MATERIAL SHOWN:

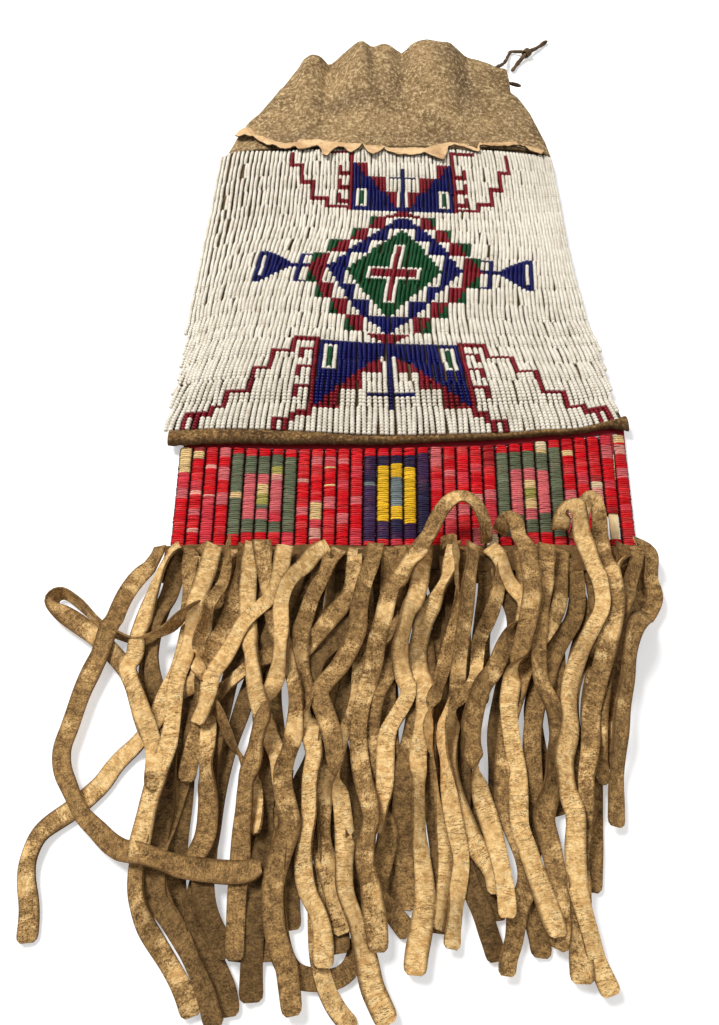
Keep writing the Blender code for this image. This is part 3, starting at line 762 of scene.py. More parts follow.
beads = bead_tree()
tone = np.clip(random.beta(1.4, 3.2, figure.shape) + 0.10 * random.normal(
    size=strings_of_lanes)[lane_of], 0, 1)
GLASS = {WHITE: ("white_beads", (0.89, 0.83, 0.715), (0.71, 0.64, 0.515), 0.35),
         RED: ("red_beads", (0.25, 0.007, 0.016), (0.12, 0.003, 0.008), 0.30),
         BLUE: ("blue_beads", (0.0025, 0.004, 0.11), (0.0015, 0.002, 0.045), 0.30),
         GREEN: ("green_beads", (0.003, 0.078, 0.020), (0.0015, 0.037, 0.009), 0.30)}
# The white beads are made in three pieces, because together they have too many faces for one
WHITE_PARTS = ((0, 47), (47, 93), (93, BEAD_ROWS))
place = np.stack([bead_x, bead_y, bead_z], 2)
for colour, (name, *looks) in GLASS.items():
    glass = bead_material(name, *looks)
    parts = WHITE_PARTS if colour == WHITE else ((0, BEAD_ROWS),)
    for part, (first, last) in enumerate(parts):
        chosen = (figure == colour) & (row >= first) & (row < last) & on_hide
        piece = run_tree(name + ("_%d" % (part + 1) if len(parts) > 1 else ""), beads,
                         place[chosen], {"heading": heading[chosen], "tone": tone[chosen],
                                         "girth": girth[chosen]}, glass)
        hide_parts("bead_covering")
        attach(piece, "root")


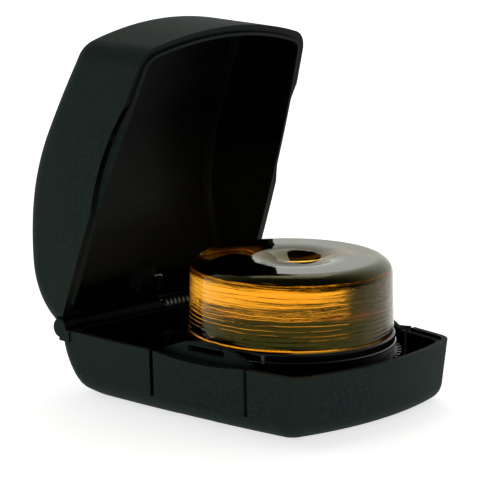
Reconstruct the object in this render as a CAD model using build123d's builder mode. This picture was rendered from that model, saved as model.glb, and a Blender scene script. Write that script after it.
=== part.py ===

EXERCISE TASK:
Each record above must be given again exactly.

FULL ANSWER:
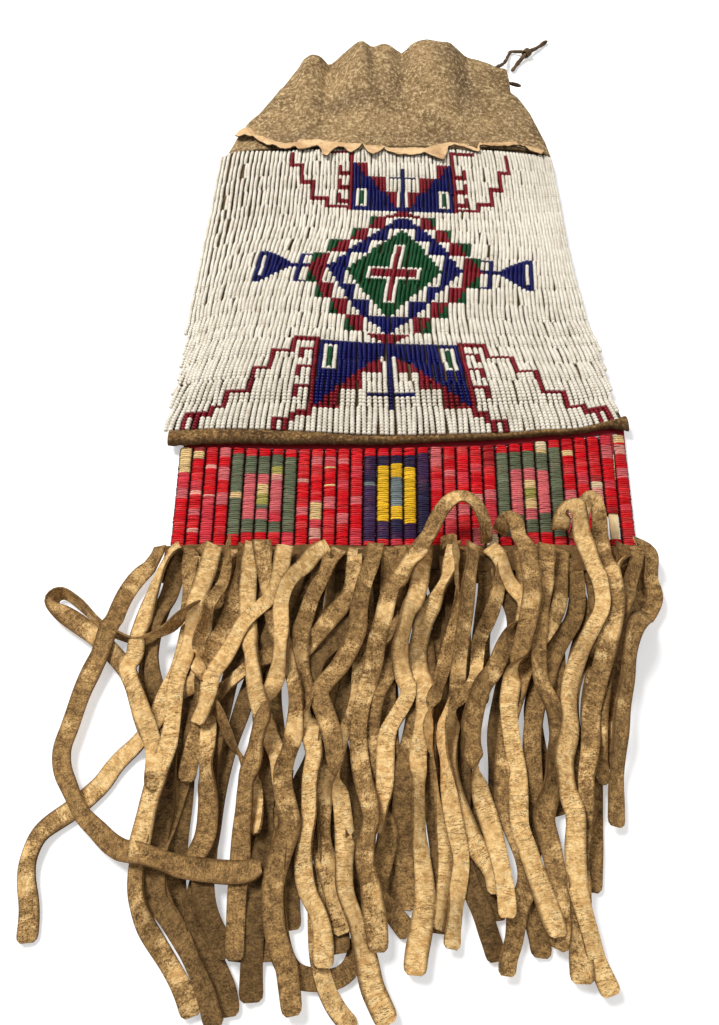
Keep writing the Blender code for this image. This is part 3, starting at line 762 of scene.py. More parts follow.
beads = bead_tree()
tone = np.clip(random.beta(1.4, 3.2, figure.shape) + 0.10 * random.normal(
    size=strings_of_lanes)[lane_of], 0, 1)
GLASS = {WHITE: ("white_beads", (0.89, 0.83, 0.715), (0.71, 0.64, 0.515), 0.35),
         RED: ("red_beads", (0.25, 0.007, 0.016), (0.12, 0.003, 0.008), 0.30),
         BLUE: ("blue_beads", (0.0025, 0.004, 0.11), (0.0015, 0.002, 0.045), 0.30),
         GREEN: ("green_beads", (0.003, 0.078, 0.020), (0.0015, 0.037, 0.009), 0.30)}
# The white beads are made in three pieces, because together they have too many faces for one
WHITE_PARTS = ((0, 47), (47, 93), (93, BEAD_ROWS))
place = np.stack([bead_x, bead_y, bead_z], 2)
for colour, (name, *looks) in GLASS.items():
    glass = bead_material(name, *looks)
    parts = WHITE_PARTS if colour == WHITE else ((0, BEAD_ROWS),)
    for part, (first, last) in enumerate(parts):
        chosen = (figure == colour) & (row >= first) & (row < last) & on_hide
        piece = run_tree(name + ("_%d" % (part + 1) if len(parts) > 1 else ""), beads,
                         place[chosen], {"heading": heading[chosen], "tone": tone[chosen],
                                         "girth": girth[chosen]}, glass)
        hide_parts("bead_covering")
        attach(piece, "root")


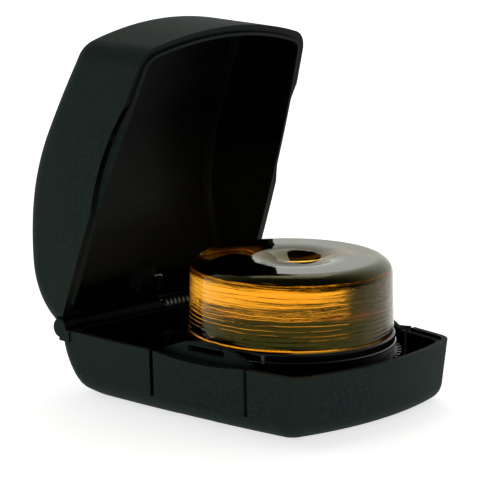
Reconstruct the object in this render as a CAD model using build123d's builder mode. This picture was rendered from that model, saved as model.glb, and a Blender scene script. Write that script after it.
=== part.py ===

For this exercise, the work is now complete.